Furthermore, with respect to measures against volcanic eruptions at Mount Fuji, Chubu Electric Power Co. applied for safety assessments of its Hamaoka Nuclear Power Station in Shizuoka Prefecture in a bid to restart the facility, saying, "Even if Mount Fuji were to erupt, it would not damage the safety functions of the power station." The NRA is to examine whether the power station is capable of withstanding such volcanic hazards.
September 03, 2014(Mainichi Japan)
Sep. 2, 2014 - Updated 14:44 UTC+2
Japan's nuclear regulator is set to work on criteria for determining levels of volcanic eruptions that would affect nuclear power operations.

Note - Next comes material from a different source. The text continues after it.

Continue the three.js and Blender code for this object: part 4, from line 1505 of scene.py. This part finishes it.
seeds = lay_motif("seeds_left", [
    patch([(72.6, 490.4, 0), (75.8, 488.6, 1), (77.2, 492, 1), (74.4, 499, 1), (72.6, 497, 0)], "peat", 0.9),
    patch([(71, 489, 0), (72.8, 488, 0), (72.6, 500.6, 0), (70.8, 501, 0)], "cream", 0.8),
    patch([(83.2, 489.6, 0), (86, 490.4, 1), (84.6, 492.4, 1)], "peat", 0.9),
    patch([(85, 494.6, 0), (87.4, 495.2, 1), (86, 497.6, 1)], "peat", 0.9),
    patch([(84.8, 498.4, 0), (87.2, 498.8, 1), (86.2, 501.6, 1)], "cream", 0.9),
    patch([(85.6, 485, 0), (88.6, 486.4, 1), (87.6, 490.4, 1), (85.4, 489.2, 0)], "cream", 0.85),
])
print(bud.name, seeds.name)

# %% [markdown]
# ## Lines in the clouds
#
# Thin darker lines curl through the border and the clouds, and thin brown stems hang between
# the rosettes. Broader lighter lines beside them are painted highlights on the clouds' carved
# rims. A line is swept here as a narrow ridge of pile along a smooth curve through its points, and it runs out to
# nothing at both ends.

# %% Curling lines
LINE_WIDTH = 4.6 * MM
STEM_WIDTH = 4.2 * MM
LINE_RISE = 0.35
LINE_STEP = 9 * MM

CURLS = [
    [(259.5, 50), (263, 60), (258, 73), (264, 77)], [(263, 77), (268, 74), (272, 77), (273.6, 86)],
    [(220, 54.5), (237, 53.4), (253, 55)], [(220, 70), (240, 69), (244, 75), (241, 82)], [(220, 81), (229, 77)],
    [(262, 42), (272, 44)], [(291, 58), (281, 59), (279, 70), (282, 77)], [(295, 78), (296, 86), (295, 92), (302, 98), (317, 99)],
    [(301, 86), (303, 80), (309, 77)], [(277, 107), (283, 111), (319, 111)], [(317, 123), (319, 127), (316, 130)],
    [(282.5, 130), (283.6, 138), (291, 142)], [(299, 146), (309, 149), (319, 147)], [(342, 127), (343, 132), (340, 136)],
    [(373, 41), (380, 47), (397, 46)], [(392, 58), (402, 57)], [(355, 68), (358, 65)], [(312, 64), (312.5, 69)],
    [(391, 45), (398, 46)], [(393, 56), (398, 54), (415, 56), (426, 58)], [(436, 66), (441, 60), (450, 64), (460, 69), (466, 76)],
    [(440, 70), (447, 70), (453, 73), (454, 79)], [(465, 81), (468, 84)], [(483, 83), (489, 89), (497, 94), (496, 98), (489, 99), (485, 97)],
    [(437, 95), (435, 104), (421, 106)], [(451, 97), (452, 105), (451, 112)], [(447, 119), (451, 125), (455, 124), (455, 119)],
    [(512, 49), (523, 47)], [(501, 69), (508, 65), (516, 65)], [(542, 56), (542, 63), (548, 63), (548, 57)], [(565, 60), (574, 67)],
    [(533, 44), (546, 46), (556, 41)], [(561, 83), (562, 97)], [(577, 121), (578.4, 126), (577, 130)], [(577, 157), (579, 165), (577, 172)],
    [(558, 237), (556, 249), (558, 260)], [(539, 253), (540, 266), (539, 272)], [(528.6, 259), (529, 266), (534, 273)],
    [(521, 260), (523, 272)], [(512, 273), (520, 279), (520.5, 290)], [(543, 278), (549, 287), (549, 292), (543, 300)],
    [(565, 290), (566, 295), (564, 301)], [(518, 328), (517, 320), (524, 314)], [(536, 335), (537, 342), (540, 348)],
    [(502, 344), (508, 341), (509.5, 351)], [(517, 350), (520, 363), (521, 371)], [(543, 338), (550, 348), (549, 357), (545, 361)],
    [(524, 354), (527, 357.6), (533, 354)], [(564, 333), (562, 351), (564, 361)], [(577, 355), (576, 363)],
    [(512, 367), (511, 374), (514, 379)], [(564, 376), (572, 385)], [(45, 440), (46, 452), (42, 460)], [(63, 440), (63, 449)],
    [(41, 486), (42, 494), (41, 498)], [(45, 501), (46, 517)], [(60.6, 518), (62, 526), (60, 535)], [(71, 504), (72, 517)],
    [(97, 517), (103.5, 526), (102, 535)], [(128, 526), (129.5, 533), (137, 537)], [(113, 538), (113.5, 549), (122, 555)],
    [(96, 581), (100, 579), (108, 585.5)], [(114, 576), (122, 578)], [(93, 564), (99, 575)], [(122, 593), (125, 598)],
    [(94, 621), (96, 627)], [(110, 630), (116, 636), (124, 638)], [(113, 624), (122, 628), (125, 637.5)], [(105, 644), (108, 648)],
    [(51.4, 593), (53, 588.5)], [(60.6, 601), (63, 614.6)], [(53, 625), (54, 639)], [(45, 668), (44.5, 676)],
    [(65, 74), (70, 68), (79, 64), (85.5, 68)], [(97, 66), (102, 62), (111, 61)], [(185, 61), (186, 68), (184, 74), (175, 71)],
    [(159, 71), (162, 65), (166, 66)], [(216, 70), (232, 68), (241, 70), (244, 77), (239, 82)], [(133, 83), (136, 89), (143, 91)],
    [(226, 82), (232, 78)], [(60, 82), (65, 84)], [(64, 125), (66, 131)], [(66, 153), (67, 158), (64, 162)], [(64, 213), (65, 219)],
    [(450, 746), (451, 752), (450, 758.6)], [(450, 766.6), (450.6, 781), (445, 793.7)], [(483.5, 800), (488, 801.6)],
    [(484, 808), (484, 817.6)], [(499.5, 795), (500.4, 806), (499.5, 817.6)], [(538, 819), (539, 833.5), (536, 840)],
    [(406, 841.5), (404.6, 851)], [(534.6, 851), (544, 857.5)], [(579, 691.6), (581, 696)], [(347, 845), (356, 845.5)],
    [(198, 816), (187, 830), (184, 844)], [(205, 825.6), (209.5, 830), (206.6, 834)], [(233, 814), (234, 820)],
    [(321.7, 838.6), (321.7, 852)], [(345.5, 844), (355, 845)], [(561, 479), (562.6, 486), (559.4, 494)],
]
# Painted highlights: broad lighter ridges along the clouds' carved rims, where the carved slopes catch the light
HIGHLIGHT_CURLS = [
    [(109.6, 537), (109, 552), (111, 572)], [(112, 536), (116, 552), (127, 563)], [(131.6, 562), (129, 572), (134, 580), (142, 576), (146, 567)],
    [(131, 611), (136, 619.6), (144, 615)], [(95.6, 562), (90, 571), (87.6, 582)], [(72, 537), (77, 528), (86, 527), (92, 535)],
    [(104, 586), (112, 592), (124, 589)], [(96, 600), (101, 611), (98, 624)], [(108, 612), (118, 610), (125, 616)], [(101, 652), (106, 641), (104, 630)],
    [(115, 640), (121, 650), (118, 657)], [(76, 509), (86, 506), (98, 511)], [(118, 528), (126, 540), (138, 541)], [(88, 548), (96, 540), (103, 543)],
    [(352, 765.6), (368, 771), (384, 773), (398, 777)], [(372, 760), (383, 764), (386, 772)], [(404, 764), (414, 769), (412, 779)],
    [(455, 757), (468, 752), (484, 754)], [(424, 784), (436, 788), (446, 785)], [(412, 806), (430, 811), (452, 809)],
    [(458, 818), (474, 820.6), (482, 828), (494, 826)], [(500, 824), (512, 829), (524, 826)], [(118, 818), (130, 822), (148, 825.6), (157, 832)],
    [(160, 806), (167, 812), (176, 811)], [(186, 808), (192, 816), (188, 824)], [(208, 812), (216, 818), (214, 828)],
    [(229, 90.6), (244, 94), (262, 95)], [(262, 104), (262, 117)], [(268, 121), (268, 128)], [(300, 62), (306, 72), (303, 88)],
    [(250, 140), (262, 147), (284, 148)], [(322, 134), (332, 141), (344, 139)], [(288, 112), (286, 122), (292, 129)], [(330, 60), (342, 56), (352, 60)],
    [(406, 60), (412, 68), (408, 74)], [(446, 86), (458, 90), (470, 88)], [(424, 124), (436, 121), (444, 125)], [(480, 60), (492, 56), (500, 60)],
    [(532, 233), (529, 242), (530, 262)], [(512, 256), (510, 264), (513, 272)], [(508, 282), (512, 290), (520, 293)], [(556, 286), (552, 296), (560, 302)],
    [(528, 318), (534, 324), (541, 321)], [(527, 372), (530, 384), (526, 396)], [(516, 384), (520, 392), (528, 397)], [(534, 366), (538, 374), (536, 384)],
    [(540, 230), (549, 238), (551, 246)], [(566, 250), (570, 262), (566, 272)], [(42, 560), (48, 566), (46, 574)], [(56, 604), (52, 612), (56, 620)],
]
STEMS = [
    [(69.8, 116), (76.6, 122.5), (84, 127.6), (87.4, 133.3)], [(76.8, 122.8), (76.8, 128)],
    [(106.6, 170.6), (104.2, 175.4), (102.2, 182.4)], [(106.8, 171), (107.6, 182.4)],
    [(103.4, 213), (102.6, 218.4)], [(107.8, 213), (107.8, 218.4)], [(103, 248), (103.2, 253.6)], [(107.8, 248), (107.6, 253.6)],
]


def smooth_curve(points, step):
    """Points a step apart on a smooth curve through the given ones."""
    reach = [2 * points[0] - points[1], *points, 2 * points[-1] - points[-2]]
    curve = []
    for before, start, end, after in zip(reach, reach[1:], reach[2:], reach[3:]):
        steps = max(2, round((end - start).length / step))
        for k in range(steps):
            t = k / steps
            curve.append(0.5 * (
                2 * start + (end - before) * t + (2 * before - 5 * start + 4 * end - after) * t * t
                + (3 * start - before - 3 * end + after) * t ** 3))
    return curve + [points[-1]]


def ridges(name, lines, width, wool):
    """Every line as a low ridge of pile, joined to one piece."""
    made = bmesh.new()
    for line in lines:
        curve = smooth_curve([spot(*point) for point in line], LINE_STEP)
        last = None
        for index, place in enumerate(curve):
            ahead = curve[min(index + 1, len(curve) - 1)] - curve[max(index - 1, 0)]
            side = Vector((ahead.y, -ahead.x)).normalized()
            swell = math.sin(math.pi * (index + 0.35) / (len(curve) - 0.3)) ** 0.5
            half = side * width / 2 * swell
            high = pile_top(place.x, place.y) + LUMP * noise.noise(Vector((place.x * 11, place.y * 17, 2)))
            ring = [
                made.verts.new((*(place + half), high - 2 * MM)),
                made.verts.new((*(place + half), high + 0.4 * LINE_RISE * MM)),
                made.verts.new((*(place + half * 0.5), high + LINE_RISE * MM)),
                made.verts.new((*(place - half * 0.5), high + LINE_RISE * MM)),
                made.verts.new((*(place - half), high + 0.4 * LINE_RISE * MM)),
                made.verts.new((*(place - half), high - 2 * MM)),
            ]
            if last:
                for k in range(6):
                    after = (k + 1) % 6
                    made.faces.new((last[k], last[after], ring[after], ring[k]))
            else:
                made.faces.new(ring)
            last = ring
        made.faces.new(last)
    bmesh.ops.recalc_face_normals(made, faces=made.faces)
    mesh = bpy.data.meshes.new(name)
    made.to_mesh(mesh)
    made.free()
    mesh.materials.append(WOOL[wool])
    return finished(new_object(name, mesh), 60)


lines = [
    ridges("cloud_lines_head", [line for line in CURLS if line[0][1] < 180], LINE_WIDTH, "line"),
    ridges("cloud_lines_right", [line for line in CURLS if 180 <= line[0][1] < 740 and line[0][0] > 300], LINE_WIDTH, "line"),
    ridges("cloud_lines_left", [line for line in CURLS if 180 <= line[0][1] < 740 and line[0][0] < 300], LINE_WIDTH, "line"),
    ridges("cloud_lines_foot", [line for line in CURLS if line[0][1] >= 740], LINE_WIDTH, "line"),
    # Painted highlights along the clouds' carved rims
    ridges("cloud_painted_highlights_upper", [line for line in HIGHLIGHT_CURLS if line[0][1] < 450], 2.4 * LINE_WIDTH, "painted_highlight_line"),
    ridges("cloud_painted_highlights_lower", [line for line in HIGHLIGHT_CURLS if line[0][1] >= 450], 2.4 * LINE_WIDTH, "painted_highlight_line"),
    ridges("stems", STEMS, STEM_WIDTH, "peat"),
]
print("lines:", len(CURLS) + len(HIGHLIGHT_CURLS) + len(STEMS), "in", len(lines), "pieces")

The Nuclear Regulatory Authority, or NRA, requires nuclear power plant operators to take specific measures if volcanic activity could affect operations. The measures include removing nuclear fuel from the facilities.

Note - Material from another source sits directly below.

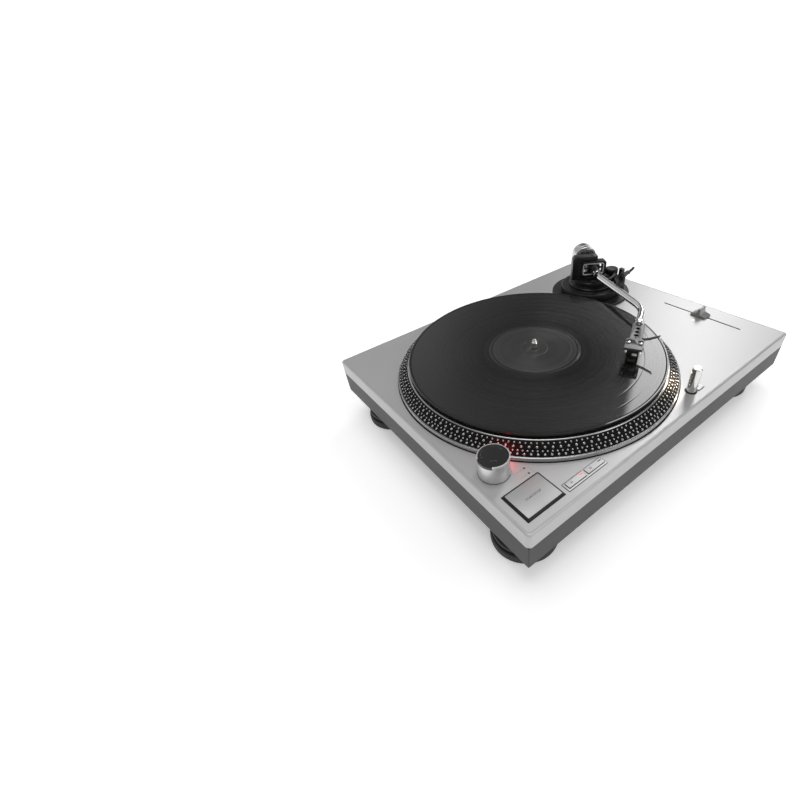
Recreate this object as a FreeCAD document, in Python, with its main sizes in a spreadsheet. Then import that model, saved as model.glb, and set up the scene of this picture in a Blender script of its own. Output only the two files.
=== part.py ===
import FreeCAD, Part
import Sketcher
import math
import os

# A direct-drive disc player with a pitch fader and an S-shaped arm, in millimetres.
# Frame: origin on the floor under the middle of the plinth, +X to the right,
# +Y to the back, +Z up. Every sub-part is one document object whose Label is
# the name of its file in parts/.

V = FreeCAD.Vector
doc = FreeCAD.newDocument("turntable")
sheet = doc.addObject("Spreadsheet::Sheet", "Sizes")

SIZES = [
    # plinth
    ("plinth_w", 450), ("plinth_d", 352), ("top_z", 84), ("band_z", 66.3), ("base_z", 37.5),
    ("case_corner", 4.5), ("edge_round", 2.2), ("plate_inset", 2.6), ("plate_gap", 0.25), ("plate_thick", 1.5),
    ("panel_thick", 3), ("wall", 3), ("lower_inset", 0.5), ("floor_thick", 3.5),
    # platter well and platter
    ("spindle_x", -49), ("spindle_y", -1.5), ("well_r", 167.2), ("well_wall", 1.4), ("well_floor", 71.5), ("well_floor_thick", 2.5),
    ("lip_r", 166.3), ("lip_top", 4.6), ("dots_r", 164.3), ("rim_r", 152.5), ("rim_top", 16), ("mat_r", 147.5),
    ("deck_top", 15.2), ("mat_top", 18.4), ("record_low", 18.6), ("record_top", 20.7), ("record_r", 150.8), ("label_r", 50),
    ("spindle_r", 4), ("neck_r", 3.2), ("spindle_tip", 33.3), ("pin_r", 3.57), ("slip", 0.05), ("gap", 0.3),
    # feet
    ("foot_x", 185.8), ("foot_y", 129.5), ("foot_r", 35.2), ("stud_r", 4),
    # front left controls
    ("knob_x", -200.3), ("knob_y", -104.1), ("knob_r", 15.3), ("pod_h", 18.3), ("knob_h", 21.8), ("knob_shaft_r", 3),
    ("start_x", -193.4), ("start_y", -148.3), ("start_w", 43.5), ("start_d", 33.4), ("start_rise", 2),
    ("tray_x0", -166.5), ("tray_x1", -115.9), ("tray_y0", -165.7), ("tray_y1", -156.4), ("tray_rise", 0.5),
    ("speed_w", 22), ("speed_d", 6.2), ("speed_x33", -153.1), ("speed_x45", -128.2), ("speed_y", -160.5), ("speed_rise", 1.5),
    # target light and its button
    ("light_x", 33.4), ("light_y", -158.9), ("light_r", 5), ("light_h", 30.3),
    ("lbtn_x", 45), ("lbtn_y", -159.5), ("lbtn_w", 11), ("lbtn_d", 10), ("lbtn_rise", 1.2),
    # pitch fader
    ("pitch_x", 192.8), ("pitch_y", -77), ("slot_len", 110), ("slot_w", 2.4), ("pitch_w", 14), ("pitch_d", 21), ("fin_h", 11.5),
    ("led_x", 174.5), ("led_y", -77),
    # arm base
    ("pivot_x", 150.3), ("pivot_y", 79.3), ("base_r", 57.5), ("base_h", 3), ("ring_r", 44), ("ring_top", 13),
    ("column_r", 25), ("step_r", 32.5), ("step_top", 16), ("table_r", 24), ("table_top", 22),
    # gimbal and arm, heights above the top plate
    ("arm_z", 37), ("arm_turn", -124), ("yoke_turn", -128), ("yoke_top", 56), ("ring_half", 19), ("ring_low", 25.5), ("ring_high", 48.5),
    ("bar_half", 4.5), ("pivot_pin", 1.5), ("tube_r", 4.5), ("tube_hole", 3.7), ("sleeve_r", 6), ("sleeve_end", 26), ("rear_r", 5), ("rear_end", 66),
    ("bend1_x", 35.8), ("bend2_x", 138.3), ("bend2_y", 23.9), ("bend1_r", 60), ("bend2_r", 42), ("shell_turn", -26.7),
    ("weight_r", 17.2), ("weight_front", 38), ("weight_back", 60), ("dial_front", 32), ("dial_r", 15.7), ("bush_r", 8),
    # headshell, measured along the shell from the end of the tube
    ("shell_x", 63.8), ("shell_y", -65.0), ("shell_angle", -150.7), ("shell_top", 3), ("shell_thick", 2.8), ("neck_w", 13.4), ("front_w", 19.6),
    ("neck_t", 13), ("ear_t", 48.6), ("front_t", 69.3), ("screw_t", 57.5), ("screw_half", 6.35), ("stylus_t", 67.6),
    # side controls, from the pivot
    ("skate_x", 25.1), ("skate_y", -16.3), ("skate_r", 9.5), ("skate_low", 25.9), ("skate_top", 34),
    ("post_x", 27.7), ("post_y", -32.3), ("post_w", 6.5), ("post_top", 36.5), ("lift_r", 33), ("lift_z", 26), ("guide_x", 16.5), ("guide_y", -28.58),
    ("rest_x", -10.97), ("rest_y", -55.93), ("rest_turn", -92.9), ("clip_z", 43.6),
]
assert len(set(n for n, _ in SIZES)) == len(SIZES)
for i, (alias, value) in enumerate(SIZES):
    sheet.set("A%d" % (i + 1), alias)
    sheet.set("B%d" % (i + 1), repr(value))
    sheet.setAlias("B%d" % (i + 1), alias)
doc.recompute()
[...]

The NRA held a meeting on Tuesday with volcanologists to discuss how to deal with what might be seen as signs of massive volcanic eruptions.
NRA officials pointed out the need for the authority to fulfill its responsibility to determine unusual phenomena as signs of volcanic eruptions.
One of the volcanologists said the nuclear regulator or utilities alone cannot determine any such signs, stressing the need for cooperation with local volcanic observatories and government agencies.
Another expert said criteria should be established on multiple items so that they can be implemented in an uncompromising manner.
NRA Commissioner Kunihiko Shimazaki said it's necessary to formulate new criteria by reflecting the latest achievements in studies on volcanic activity.
The regulators agreed to consider concrete criteria to be established in about a year.